Rios Montt has been under house arrest in an upscale neighborhood in the east of the capital, where he must be under "absolute rest," according to his lawyer Luis Rosales.
He ruled Guatemala from March 1982 to August 1983, as the small Central American country struggled with a bloody civil war pitting successive rightwing regimes against leftist rebels.
Rios Montt and his former intelligence chief, Jose Rodriguez, are charged with ordering the army to carry out 15 massacres of Ixil Maya indigenous people in Quiche in northern Guatemala.
During the war, indigenous Guatemalans were often accused of supporting the rebels.
Rodriguez was acquitted in the initial trial.
The pair now face a new trial over the dictatorship's scorched-earth policy.
- 200,000 killed or disappeared -
Arriving at court in a wheelchair, Rodriguez said he was confident the retrial would clear his name.

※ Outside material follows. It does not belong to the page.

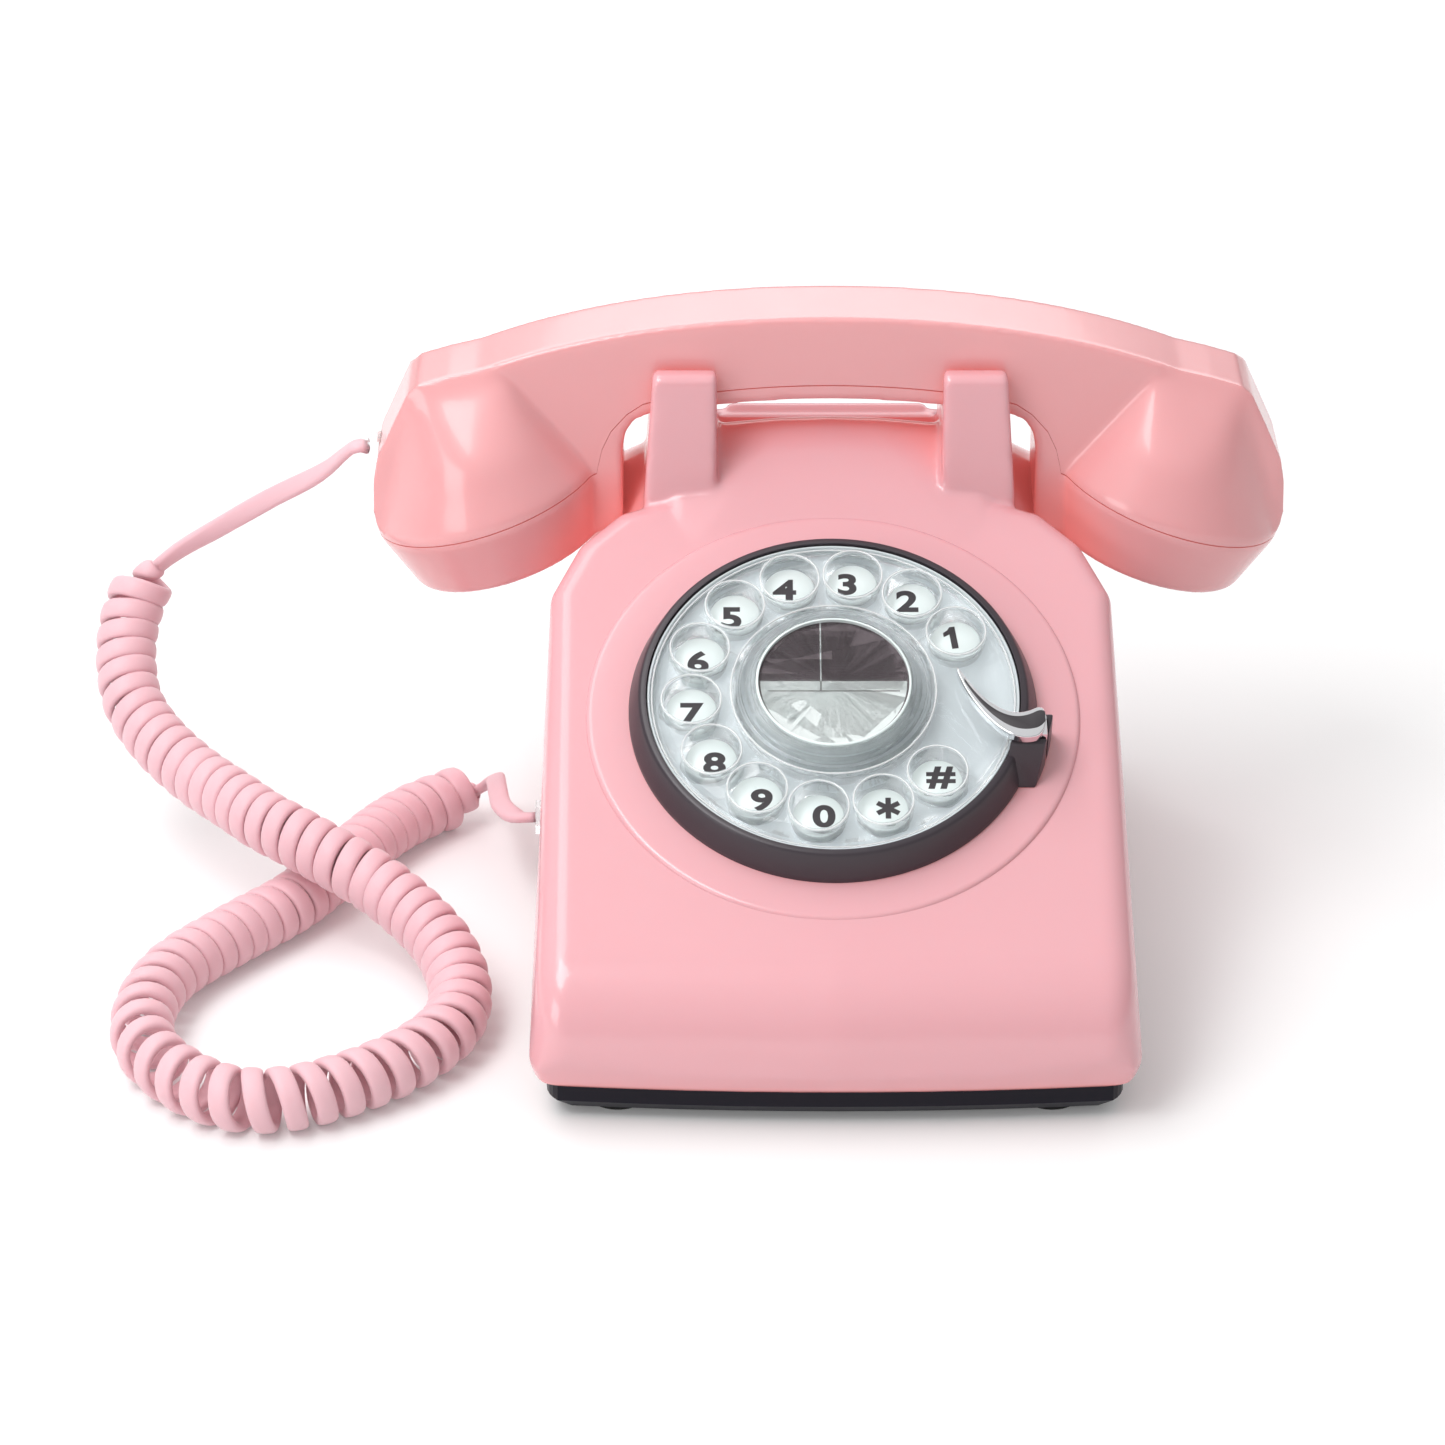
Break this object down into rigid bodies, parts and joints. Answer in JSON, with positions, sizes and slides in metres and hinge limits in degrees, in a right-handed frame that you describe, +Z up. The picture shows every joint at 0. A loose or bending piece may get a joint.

"I want to put an end to this humiliation, this circus put together by NGOs that live off the conflict and international pressure," he told AFP.
Human rights activists reject the defense's claims that Rios Montt's poor health prevents him from standing, calling them a strategy to delay the ruling.
"The evidence is overwhelming," said Juan Francisco Soto of human rights group CALDH, adding that he would submit more than 800 pieces of evidence and the testimony of 120 survivors and victims' relatives.
"We already proved that there was genocide in Guatemala, and we expect another sentence," said Hector Reyes, a lawyer representing the victims.
Some 200,000 people were killed or vanished without a trace in Guatemala's 1960-1996 civil war, according to a 1999 UN-sponsored report. More than 90 percent of the human rights violations took place between 1978 and 1984.
Rios Montt's lawyers say he was unaware of the army's killings of indigenous people.